Heath Ledger, Misunderstanding and Discrimination

I've been thinking a lot about poor Heath today. All this dreadful news, and the terrible rumors which are still flying. And the terrible comments made by people about Heath. He is so misunderstood, and I wonder why? What was so mysterious about Heath? Nothing really. He was a brilliant, talented, handsome man and a loving father. But for some reason people want to pin all this mystery on him. I started wondering if maybe Heath felt misunderstood while he was alive. I hope not, but I don't think all this misunderstanding suddenly happened once he was dead. It must have been there earlier, and I wonder if he was aware of it.

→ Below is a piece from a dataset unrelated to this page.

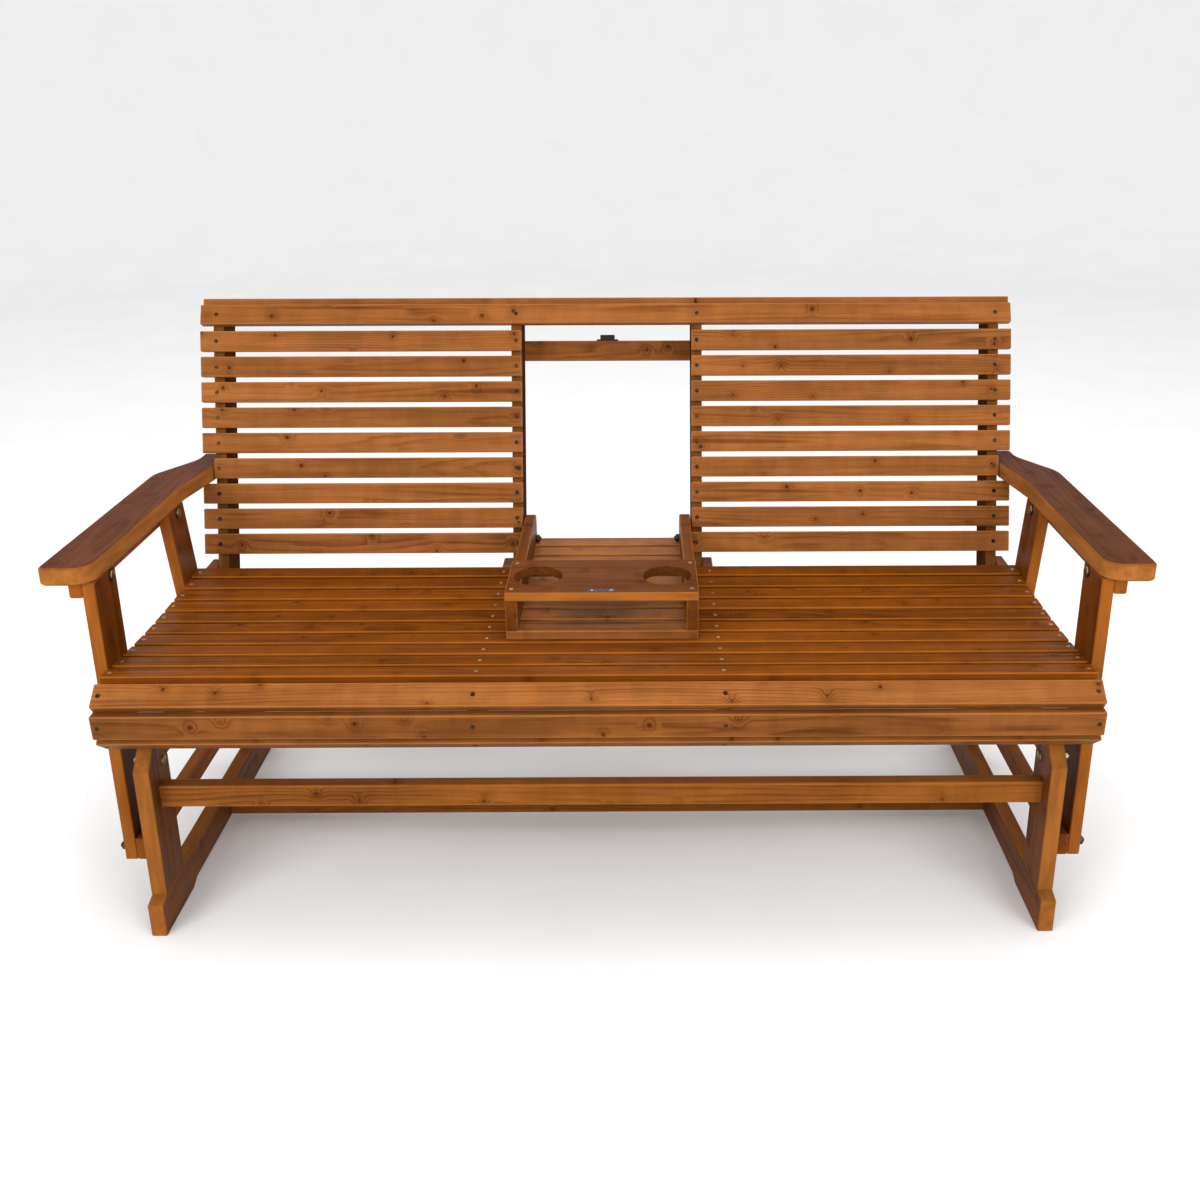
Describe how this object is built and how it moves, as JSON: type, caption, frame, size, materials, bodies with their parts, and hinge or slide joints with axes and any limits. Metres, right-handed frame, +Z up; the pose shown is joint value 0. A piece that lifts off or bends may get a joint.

This got me to thinking about my youth. I felt very misunderstood as a child. When I was younger I didn't really understand it. Then when I become older (a teenager) I learned to fear it. You see, my mother was Native American, French and African American. This was a very misunderstood mixture here in the Midwest. My mother really couldn't hide it. She was called every name in the book, and often in my presence. It hurt her very badly, and she wanted to make sure I didn't suffer the same fate. So she told me secrets.

"Around here, even one teeny tiny drop of Black blood is too much" she would warn me. "Don't you NEVER tell nobody about it or I'll whoop the tan off your ass".

My Native American looks were enough to cover up my Black heritage - for the most part, although being a Native American in the 1960's wasn't a very good thing to be either. At least not around here. So my European roots helped cover up the Native American, and the Native American helped cover up the Black. The problem was, I didn't look White. I didn't look Black and I didn't look Native American. So people asked questions. And then there was my Roman Catholicism in a Protestant city and state. And we won't even go into my feminine qualities as a child.

So, people wondered, people talked, and sometimes people asked a question or two.

I wonder if Heath suffered from a feeling of misunderstanding and isolation. I sure hope not.

But they're talking aren't they? And they're asking questions. And they're wondering. I wonder if they realize how painful that can be to others?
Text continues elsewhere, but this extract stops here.